American fears regarding a widespread Ebola outbreak have calmed since the days of Thomas Duncan, but a new report out of Sierra Leone proves that this is still a clear and present danger to mankind. The report – filed by the Africa Governance Initiative – showed that the virus is spreading nine times faster than it was in September in the badly-afflicted country. The report comes at the same time that the World Health Organization advises that the rate of new cases is leveling off. Of course, this isn’t the first time we’ve heard conflicting stories about Ebola.
Nick Thompson, AGI’s chief executive, gave BBC news a reason for the disparity. “What we’re seeing is a varied picture across the country. There are areas where it’s still going up quite dramatically.” Thompson said that the rural areas of Sierra Leone are being hit much harder than the urban ones.

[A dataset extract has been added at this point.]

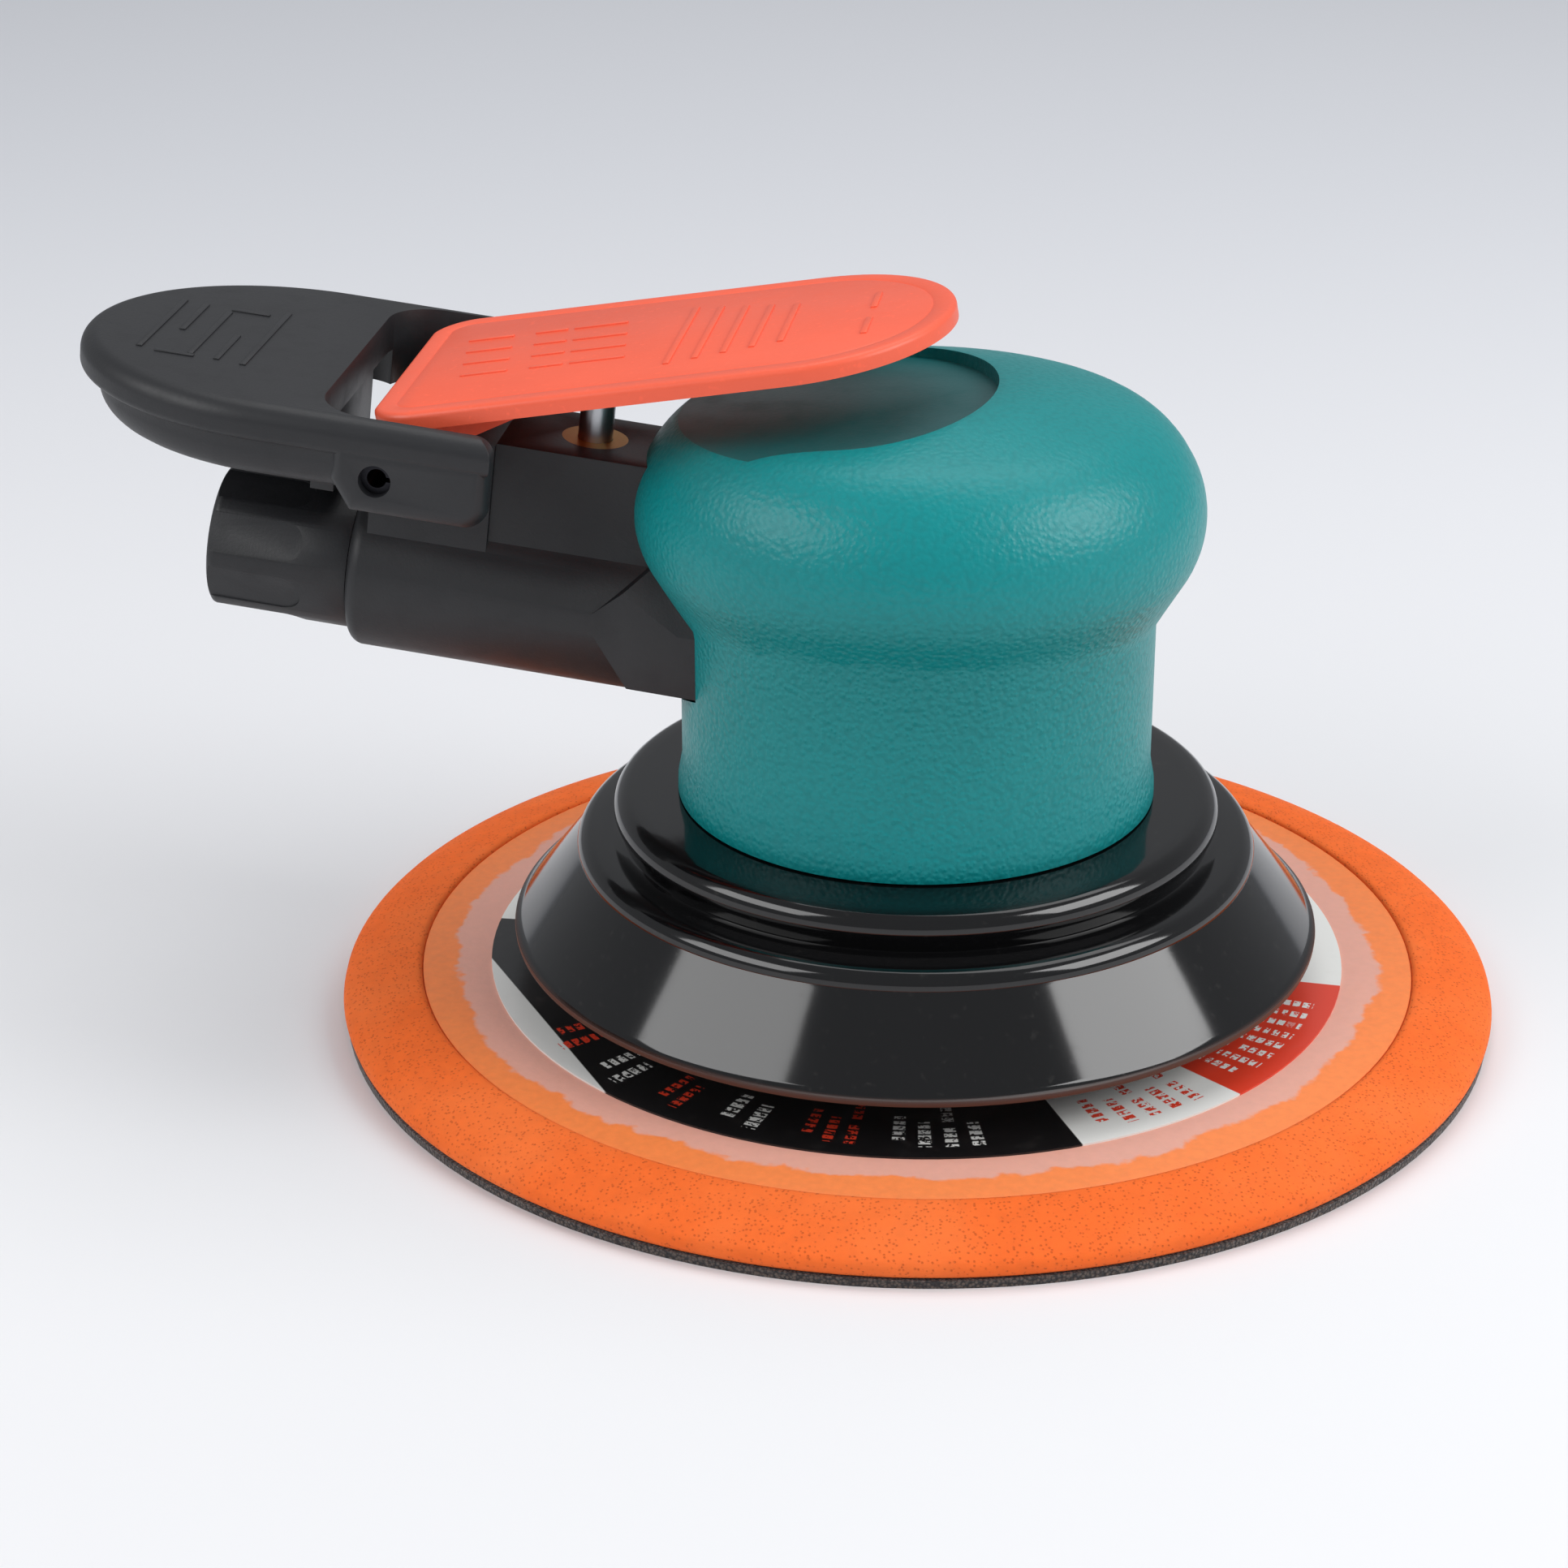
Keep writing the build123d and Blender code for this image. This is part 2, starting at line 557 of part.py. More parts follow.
with BuildPart() as motor_housing:
    add(housing_shell(HOUSING_RADIUS, HOUSING_BOTTOM_Z, HOUSING_TOP_Z, HOUSING_CORNER))
    with BuildSketch(cross_plane(5)):
        Circle(NECK_RADIUS)
    extrude(amount=NECK_END - 5)
    fillet(motor_housing.faces().sort_by(Axis.X)[0].edges(), 1.8)
    add(neck_block(BLOCK_OUTLINE, FLARE_START + 1))
    # web that holds the valve bushing
    with BuildSketch(plan_plane(0)):
        with Locations(((VALVE_WEB_START + SADDLE_START + 1) / 2, 0)):
            Rectangle(SADDLE_START + 1 - VALVE_WEB_START, 2 * VALVE_WEB_HALF_WIDTH)
    extrude(amount=VALVE_WEB_TOP)
    # saddle that the lever and the wrist rest are pinned to
    with BuildSketch(side_plane().offset(-SADDLE_HALF_WIDTH)):
        with BuildLine():
            Polyline(
                (SADDLE_START, 5),
                (SADDLE_START, VALVE_WEB_TOP),
                (PIN_ALONG - 6, SADDLE_TOP),
                (SADDLE_END - 2, SADDLE_TOP),
            )
            RadiusArc((SADDLE_END - 2, SADDLE_TOP), (SADDLE_END, SADDLE_TOP - 2), 2)
            Polyline((SADDLE_END, SADDLE_TOP - 2), (SADDLE_END, 5), (SADDLE_START, 5))
        make_face()
    extrude(amount=2 * SADDLE_HALF_WIDTH)
    # motor bore, the thread for the lock ring and the pocket for the rear bearing
    for radius, bottom, top in (
        (HOUSING_RADIUS - 1.4, HOUSING_BOTTOM_Z, FRONT_PLATE_Z),
        (MOTOR_RADIUS, FRONT_PLATE_Z, REAR_FLANGE_TOP_Z + 0.1),
        (REAR_BOSS_RADIUS + 0.2, REAR_FLANGE_TOP_Z, SHAFT_TOP_Z + 0.6),
    ):
        with BuildSketch(Plane.XY.offset(bottom)):
            Circle(radius)
        extrude(amount=top - bottom, mode=Mode.SUBTRACT)
    # air passage, silencer chamber, valve bushing's bore and the pin's bore
    with BuildSketch(cross_plane(MOTOR_RADIUS - 3)):
        Circle(NECK_BORE_RADIUS)
    extrude(amount=NECK_END, mode=Mode.SUBTRACT)
    with BuildSketch(cross_plane(SILENCER_START)):
        Circle(SILENCER_BORE_RADIUS)
    extrude(amount=NECK_END, mode=Mode.SUBTRACT)
    with BuildSketch(plan_plane(3)):
        with Locations((STEM_ALONG, 0)):
            Circle(BUSHING_RADIUS)
    extrude(amount=VALVE_WEB_TOP, mode=Mode.SUBTRACT)
    with BuildSketch(side_plane().offset(-SADDLE_HALF_WIDTH)):
        with Locations((PIN_ALONG, PIN_HEIGHT)):
            Circle(PIN_RADIUS)
    extrude(amount=2 * SADDLE_HALF_WIDTH, mode=Mode.SUBTRACT)
save(motor_housing, "motor_housing")

# ---- air inlet and silencer ------------------------------------------------------------------
BUSHING_NECK_RADIUS = 7.0
INLET_PASSAGE_RADIUS = 4.2
SCREEN_RADIUS = 5.0
SCREEN_THICKNESS = 1.2
INLET_FLANGE = 2.5
thread_start = INLET_END - INLET_THREAD_LENGTH

with BuildPart() as inlet_bushing:
    with BuildSketch(cross_plane(SILENCER_START)):
        Circle(SILENCER_BORE_RADIUS)
    extrude(amount=INLET_FLANGE)
    with BuildSketch(cross_plane(SILENCER_START + INLET_FLANGE)):
        Circle(BUSHING_NECK_RADIUS)
    extrude(amount=INLET_END - SILENCER_START - INLET_FLANGE)
    for radius, start, end in (
        (INLET_PASSAGE_RADIUS, SILENCER_START, thread_start - SCREEN_THICKNESS),
        (SCREEN_RADIUS, thread_start - SCREEN_THICKNESS, thread_start),
        (INLET_THREAD_RADIUS, thread_start, INLET_END),
    ):
        with BuildSketch(cross_plane(start)):
            Circle(radius)
        extrude(amount=end - start, mode=Mode.SUBTRACT)
save(inlet_bushing, "inlet_bushing")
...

As of the end of October, 4,951 people have died from Ebola in the latest outbreak. Only one American has thus far been among them.
Selfishness From the Selfless
Much of the American focus over the past week has been on nurse Kati Hickox, who made herself a national pariah by refusing the accept a New Jersey quarantine upon returning from West Africa. After getting back to her home in Maine, local officials attempted to have a judge force her to stay indoors for the 21-day incubation period. Though the judge eventually ruled in her favor, Hickox didn’t wait for permission before heading out on at least one bike ride.
Explaining her actions on Monday, Hickox insisted that she “had no choice but to fight back” when she realized “these policies are being made by politicians, really not the experts in the field.” However, Hickox continues to rightfully draw America’s scorn, as many are unconvinced that the nation’s leadership – exemplified by Obama and the CDC – is erring on the side of caution.
It Ain’t Over Yet
While things still look bleak in West Africa, Americans are starting to let the worst of the panic fade. That’s a good thing, but it’s important to remember that we’re not out of the woods yet. When Thomas Duncan infected two of his attending nurses, it looked like things could quickly spiral out of control. With that settled, there is hope that we may one day look back at the big American Ebola scare as a minor bit of 2014 trivia.
But we can’t afford to forget that the disease continues to kill thousands across the Atlantic. And with travel to and from West Africa still relatively unrestricted, it could only be a matter of time before we see another Thomas Duncan. This is especially true if American officials let their guard down. And an Ebola outbreak in December or January could prove every bit as dangerous as one in October.
Drug manufacturers are working diligently to produce medicines and vaccines against the current strain, but those efforts may not come to fruition in time to block an epidemic. Even as we slowly allow Ebola to slip off the front page, we need to be wary. Even a single undetected infection could have dire ramifications.